God sees inside me, he sees in my heart. To him I am wonderful, lovely, and smart!

I almost choked reading it, though I know I probably would not have seen anything wrong with it years ago. Our exodus from "modern evangelicalism" was God's blessing.

So often in today's evangelical world, we are taught to hold high self-esteem. I was even taught in the first lesson of a discipleship class years ago that it was important for me to have high self-esteem. God was not taken out of the picture. I was to have good self-esteem because God loves me and sent Jesus Christ to die for me. It sounded good to me. And it is true God loves me, but it is not the whole truth! To fail to see and admit the total depravity in us and the wrath of God that we deserve in the first place is nothing near Truth; God's love is cheapened and misconstrued. When God looks in my heart, no, he does not see how lovely and smart I am, but how sinful and foolish. If there is anything good, it is by the grace of God because of the cross of Christ and His righteousness alone.

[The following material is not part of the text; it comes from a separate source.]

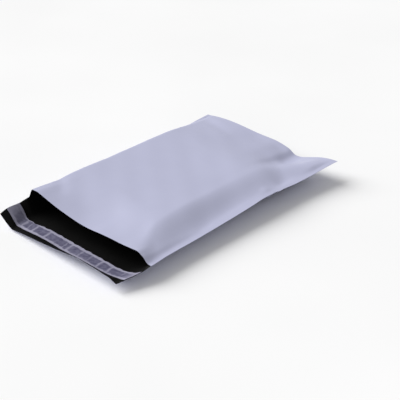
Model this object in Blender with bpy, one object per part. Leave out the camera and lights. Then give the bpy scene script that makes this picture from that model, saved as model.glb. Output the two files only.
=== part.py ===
"""Poly mailer bag, opened and slightly puffed, lying on its back film.

One length of film is folded at the closed end and welded along both sides. The back film runs on past
the mouth as a lip, which carries a hot-melt adhesive strip under a release liner.
Units are metres. +X runs from the left weld to the right weld, +Y towards the closed end, +Z up.
The origin is under the middle of the bag, on the surface that it lies on.
"""

import math

import bmesh
import bpy
from mathutils import Vector

# Driving dimensions
FLAT_WIDTH = 0.250
LYING_LENGTH = 0.346
LIP_DEPTH = 0.046
FILM = 0.0005
WELD = 0.004
LINER_WIDTH = 0.023
LINER_INSET = 0.0115
LINER_THICK = 0.0004
ADHESIVE_WIDTH = 0.015
ADHESIVE_THICK = 0.0004
GAP = 0.0003
LINER_EDGE = -LINER_INSET
LINER_EDGE_OUT = -LINER_INSET - LINER_WIDTH

# Places along Y
MOUTH_Y = -(LYING_LENGTH - LIP_DEPTH) / 2

# How the opened film lies: pairs of (distance from the mouth, value)
DRAWN_IN_LEFT = ((-0.046, 0.008), (0.000, 0.004), (0.100, 0.004), (0.250, 0.003), (0.346, 0.000))
DRAWN_IN_RIGHT = ((-0.046, 0.008), (0.000, 0.001), (0.030, 0.003), (0.200, 0.003), (0.346, 0.001))
LEFT_WELD_HEIGHT = ((-0.046, 0.017), (0.000, 0.019), (0.100, 0.018), (0.250, 0.018), (0.346, 0.021))
RIGHT_WELD_HEIGHT = ((-0.046, 0.011), (0.000, 0.018), (0.080, 0.019), (0.200, 0.024), (0.260, 0.022),
                     (0.346, 0.027))
CROWN_HEIGHT = ((0.000, 0.026), (0.060, 0.035), (0.150, 0.036), (0.250, 0.034), (0.346, 0.026))
SLOPE_START = ((0.000, 0.100), (0.080, 0.060), (0.150, 0.055), (0.280, 0.060), (0.346, 0.075))
SLOPE_END = ((0.000, 0.119), (0.080, 0.112), (0.150, 0.106), (0.240, 0.103), (0.346, 0.100))
LEFT_CURL = ((-0.046, 0.023), (-0.012, 0.013), (0.000, 0.014), (0.030, 0.018), (0.346, 0.018))

# Height of the bottom fold: pairs of (place across the bag, value)
FOLD_HEIGHT = ((-0.125, 0.021), (-0.087, 0.024), (-0.020, 0.022), (0.023, 0.020), (0.040, 0.018),
               (0.075, 0.020), (0.124, 0.027))

# Rolled left side, curled right side and raised closed end
LEFT_ROLL = 0.012
RIGHT_CURL = 0.040
END_CURL = 0.050
END_TAPER = 0.080
LIP_CURL_POWER = 1.4
BACK_CURL_POWER = 2.0

# Wave across the mouth: a high left shoulder and a low middle, fading into the bag
SHOULDER_X = -0.100
SHOULDER_RISE = 0.011
SHOULDER_SPREAD = 0.045
MOUTH_DIP_X = 0.005
MOUTH_DIP = 0.003
MOUTH_DIP_SPREAD = 0.050
MOUTH_WAVE_REACH = 0.070

# The lip's front edge curls up, not at the left but in the middle and most at the right
LIP_LIFT = ((-0.125, 0.000), (-0.090, 0.000), (0.030, 0.0115), (0.080, 0.014), (0.125, 0.012))
LIP_LIFT_POWER = 4.0
LIP_FULL_HEIGHT = 0.018

# Mesh density, and the rows across the lip: its front edge, crest, strips and mouth
ROLL_COLUMNS = 5
FLAT_COLUMNS = 13
CURL_COLUMNS = 5
POUCH_ROWS = 16
SHARP_ANGLE = 50.0
LIP_STATIONS = (-LIP_DEPTH, (LINER_EDGE_OUT - LIP_DEPTH) / 2, LINER_EDGE_OUT,
                -LINER_INSET - (LINER_WIDTH + ADHESIVE_WIDTH) / 2, -LINER_INSET - LINER_WIDTH / 2,
                -LINER_INSET - (LINER_WIDTH - ADHESIVE_WIDTH) / 2, LINER_EDGE, LINER_EDGE / 2, 0.0)
LINER_FIRST, LINER_LAST = 2, 6
ADHESIVE_FIRST, ADHESIVE_LAST = 3, 5


def smooth(start, end, value):
    """0 before start, 1 after end, with an eased ramp between them."""
    ramp = min(max((value - start) / (end - start), 0.0), 1.0)
    return ramp * ramp * (3.0 - 2.0 * ramp)


def bell(centre, spread, value):
    """1 at the centre, fading to 0 on both sides."""
    return math.exp(-((value - centre) / spread) ** 2)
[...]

Andy reminds me often to not tell Caleb that I am proud of him (and to not even think that of him). Let him who boasts boast in the Lord (1 Cor. 1:30-31). May I never boast except in the cross of our Lord Jesus Christ (Gal. 6:14). Anything that Caleb can do well in, we humbly embrace it as by the grace of God. And we tell him the same.

As I learnt from John Piper, it is not self-esteem we need, but Christ-esteem. Pray that not only do I say it but live it as well.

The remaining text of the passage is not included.